Because of this changing role, Jones believes that technology will need to be more flexible and agile to accommodate the ever-changing needs of the organization.

“Business requirements and the challenges placed on employees change all the time,” she said. “Technology needs to follow and support that.”

2. Technology Will Shift from HR to Everyone Else

Jones believes that this year, we’ll see HR technology move beyond the walls of that functional unit, to become valuable tools for business leaders, managers and employees across the organization.

“HR technology used to be something just for HR, but it’s becoming less and less for HR, and more and more something that can help leaders manage things on a daily basis,” she said.

She added that this shift is putting much more ownership and accountability on employees than we’ve seen in the past.

“The reality is that I see our leaders doing a lot of things that HR would typically do for them,” said Jones. “Now they’re doing it themselves.”

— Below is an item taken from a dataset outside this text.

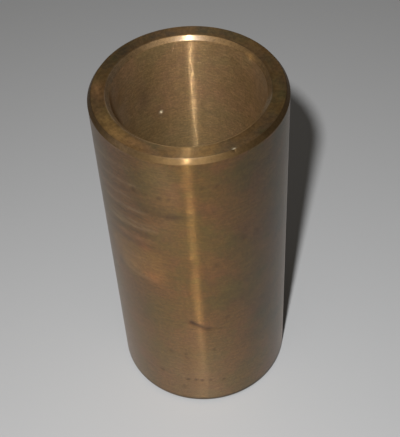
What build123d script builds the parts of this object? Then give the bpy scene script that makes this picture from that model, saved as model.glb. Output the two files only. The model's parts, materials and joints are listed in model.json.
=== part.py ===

3. HR Tech Will Facilitate Feedback and Coaching

Because technology is more accessible, Jones expects we will see more leaders providing guidance to their teams on an ongoing basis.

“Because it’s at your fingertips, you can have those conversations and record them, plan your one-on-one agendas in real time, and give feedback in real time at the click of a button,” she said.

“Think about mobile and HR technology being flexible – leaders doing performance and development activities from iPads and iPhones,” she continued. “That didn’t happen before.”

4. Data-Driven Conversations Will Bring HR More Credibility

Finally, Jones believes that reporting and data will help HR professionals base their conversations and positions on actual facts and hard numbers, which will result in increased credibility.

“Great technology has helped the HR profession gain that credibility and take conversations on par with others going on within the business,” she said. “Whether it’s predictive or not, it really strengthens the conversation.”

And, rather than technology replacing HR professionals, Jones noted that technology has helped good HR people get smarter, as well as kept them around.

“This shift helps us think more strategically, proactively, and understand how the dots connect. Technology really helps us do that.”